Your task. Show only lines that include "with".

Data block.
++++++++
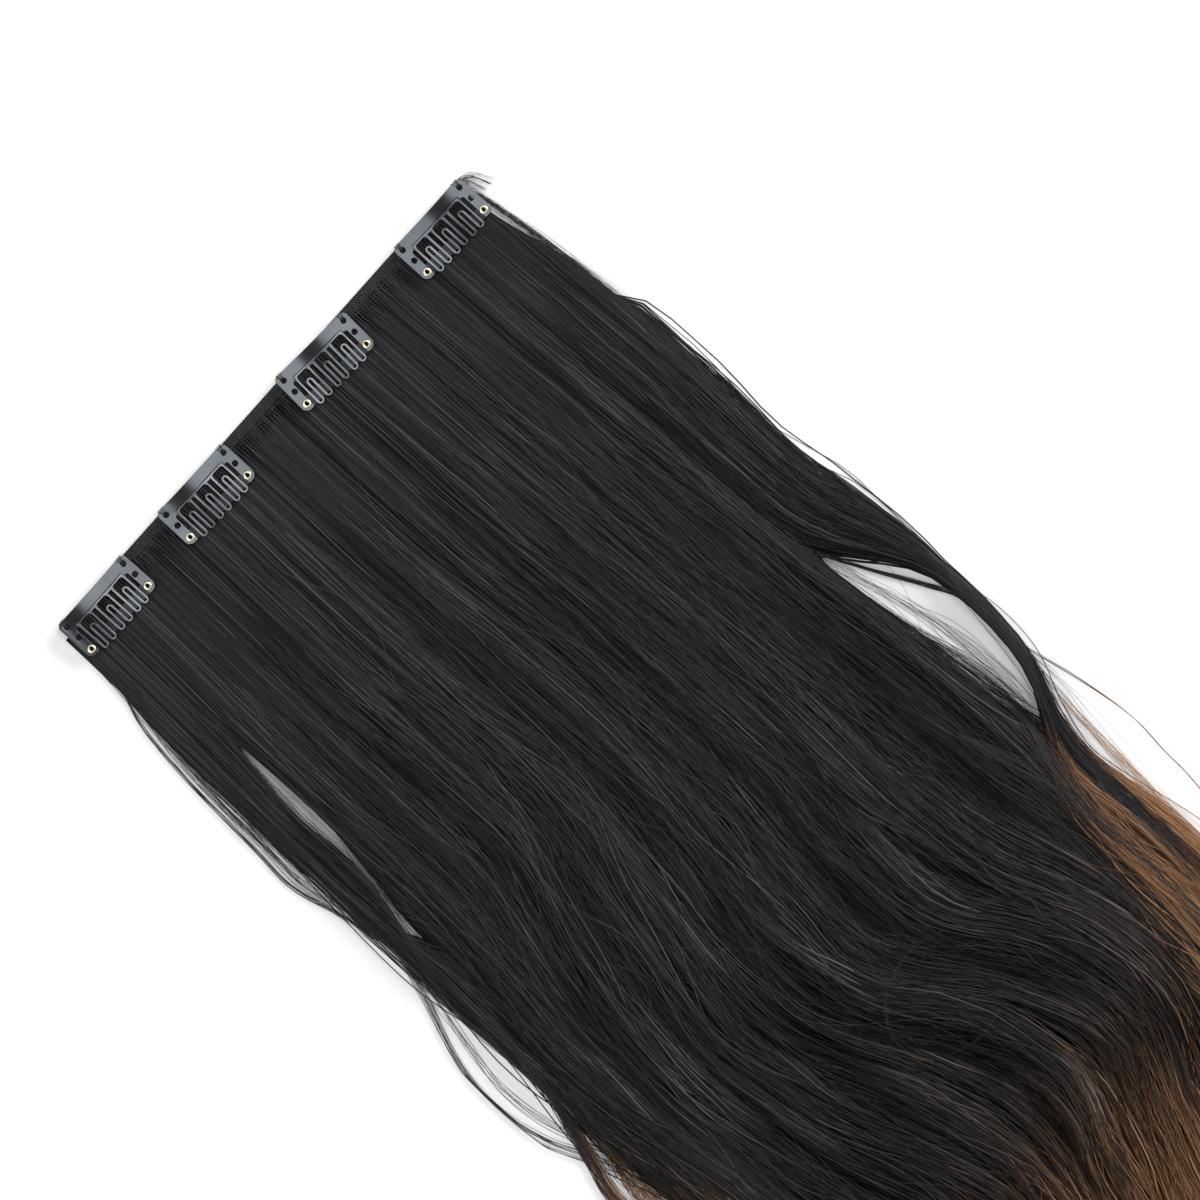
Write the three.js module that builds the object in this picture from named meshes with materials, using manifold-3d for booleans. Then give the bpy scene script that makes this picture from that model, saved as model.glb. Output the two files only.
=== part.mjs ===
// A clip-in hair extension lying flat: a stitched track, the hair that hangs from it and four snap clips.
// Millimetres. X runs along the track, the hair flows towards -Y, +Z is up and the floor is z = 0.
// The origin is the middle of the track's underside.
import * as THREE from "three";
import { mergeVertices } from "three/addons/utils/BufferGeometryUtils.js";
import Module from "manifold-3d";

const wasm = await Module();
wasm.setup();

// The gap that two neighbouring pieces keep.
const GAP = 0.12;

// The track: hair folded over and stitched into a band.
const TRACK = { length: 195, width: 4.6, height: 2.3 };

// The hair: one weft, parted into locks that all start at the track's lower edge. Distances along it
// are counted from the track's upper edge.
const HAIR = {
  length: 545,
  edgeInset: 6, // from the track's end to the outermost lock's middle line, at the root
  rootThick: 1.5, // where the clips lie over it
  rootDepth: 28, // how far the plain root strip that joins the locks reaches
  rootSpread: 2, // how far that strip spreads past the track at each end
  firstLock: 6.6, // where the locks rise from the root strip
  thinUntil: 20, // clear of the clips' tips
  fullFrom: 95,
  full: 7.5, // a lock's mean full thickness
  lockHalf: 12.5, // a lock's mean half width
  tipHalf: 3.4,
  tipThick: 1.8,
  taperFrom: 0.66, // share of a lock's length where it begins to narrow
  wavesFrom: 135, // combed straight up to here
  gatheredFrom: 152, // a lock that narrows in the waves begins to here
  gatheredBy: 206, // and has done so by here
  combedSteps: 4,
  wavySteps: 17,
  sway: 28, // the widest sway from straight
};

// The snap clip, seen from above with its long upper edge at y = 0.
const CLIP = {
  length: 32,
  width: 15.4,
  sheet: 0.5,
  bow: 1.4, // how far the ends curve up over the middle, to follow a head
  cornerUpper: 1.8,
  cornerLower: 2.2,
  margin: 3.85, // the plain strip above the comb
  lug: 3.63, // each end piece beside the comb
};
// The narrow slot that parts each lug from the comb, with a round upper end.
const SLOT = { half: 0.8, top: 5.2 };
const SEWING = { inset: 2.25, rows: [2.5, 7.6], radius: 1 };
const EYELET = { inset: 2.3, row: 13.1, flange: 1.4, barrel: 0.78, bore: 0.6, rim: 0.28 };
// Three bent teeth of one wire each, hanging from a root bar.
const COMB = {
  wire: 0.7,
  outer: 2.675, // from a tooth's middle to its outer legs
  inner: 1.03, // and to its inner legs
  innerTop: 8.8, // where the inner legs begin to bend round
  tip: 15.25, // where the tips begin to bend round
  bar: 0.95,
  slack: 0.35, // between the root bar and the plate
};
const BAND = { width: 4.3, sheet: 0.4 };

// The four clips: middle of the plate as a share of half the track, and its turn in degrees.
const CLIPS = [
  { along: -0.838, turn: 0.1 },
  { along: -0.342, turn: -1.0 },
  { along: 0.25, turn: -3.2 },
  { along: 0.834, turn: -0.4 },
];

const LOOKS = {
  hair: { color: "#2a2a2b", roughness: 0.45, metalness: 0 },
  track: { color: "#232324", roughness: 0.6, metalness: 0 },
  steel: { color: "#1b2024", roughness: 0.22, metalness: 1 },
  brass: { color: "#c9b27c", roughness: 0.35, metalness: 1 },
};

const lerp = THREE.MathUtils.lerp;
const smooth = (from, to, v) => THREE.MathUtils.smoothstep(v, from, to);

function solid(geometry) {
  const plain = new THREE.BufferGeometry();
  const flat = geometry.index ? geometry.toNonIndexed() : geometry;
  plain.setAttribute("position", flat.getAttribute("position"));
  const merged = mergeVertices(plain, 1e-4);
  return new wasm.Manifold(
    new wasm.Mesh({
      numProp: 3,
      vertProperties: merged.attributes.position.array,
      triVerts: new Uint32Array(merged.index.array),
    }),
  );
}

function piece(name, made, look) {
  const { numProp, numVert, vertProperties, triVerts } = made.getMesh();
  const points = new Float32Array(numVert * 3);
  for (let i = 0; i < numVert; i++)
    points.set(vertProperties.subarray(i * numProp, i * numProp + 3), i * 3);
  const shared = new THREE.BufferGeometry();
  shared.setAttribute("position", new THREE.BufferAttribute(points, 3));
  shared.setIndex(new THREE.BufferAttribute(new Uint32Array(triVerts), 1));
  const geometry = shared.toNonIndexed();
  geometry.computeVertexNormals();
  const mesh = new THREE.Mesh(geometry, new THREE.MeshStandardMaterial(LOOKS[look]));
  mesh.name = name;
  return mesh;
}

// A closed outline pushed from z = low to z = high.
function prism(points, low, high) {
  const shape = new THREE.Shape(points.map(([x, y]) => new THREE.Vector2(x, y)));
  const g = new THREE.ExtrudeGeometry(shape, { depth: high - low, bevelEnabled: false });
  return solid(g.translate(0, 0, low));
}

function arc(cx, cy, r, from, to, steps) {
  return Array.from({ length: steps + 1 }, (_, i) => {
    const a = THREE.MathUtils.degToRad(lerp(from, to, i / steps));
    return [cx + r * Math.cos(a), cy + r * Math.sin(a)];
  });
}

// The track: two rounded ridges with the seam between them, on a flat underside. The section is given
// from the upper edge to the lower one, as shares of the width and the height.
const TRACK_SECTION = [
  { across: 0, up: 0.12 },
  { across: 0.03, up: 0.7 },
  { across: 0.16, up: 0.97 },
  { across: 0.34, up: 1 },
  { across: 0.5, up: 0.78 },
  { across: 0.66, up: 0.93 },
  { across: 0.84, up: 0.9 },
  { across: 0.97, up: 0.62 },
  { across: 1, up: 0.12 },
  { across: 0.95, up: 0 },
  { across: 0.05, up: 0 },
];

function trackSolid() {
  const { length, width, height } = TRACK;
  const section = TRACK_SECTION.map(
    (s) => new THREE.Vector2((0.5 - s.across) * width, s.up * height),
  );
  const shape = new THREE.Shape(section);
  const g = new THREE.ExtrudeGeometry(shape, { depth: length, bevelEnabled: false });
  const alongX = new THREE.Matrix4().makeBasis(
    new THREE.Vector3(0, 1, 0),
    new THREE.Vector3(0, 0, 1),
    new THREE.Vector3(1, 0, 0),
  );
  return solid(g.applyMatrix4(alongX).translate(-length / 2, 0, 0));
}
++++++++
Finished answer.
Write the three.js module that builds the object in this picture from named meshes with materials, using manifold-3d for booleans. Then give the bpy scene script that makes this picture from that model, saved as model.glb. Output the two files only.
// The snap clip, seen from above with its long upper edge at y = 0.
// The narrow slot that parts each lug from the comb, with a round upper end.
// The track: two rounded ridges with the seam between them, on a flat underside. The section is given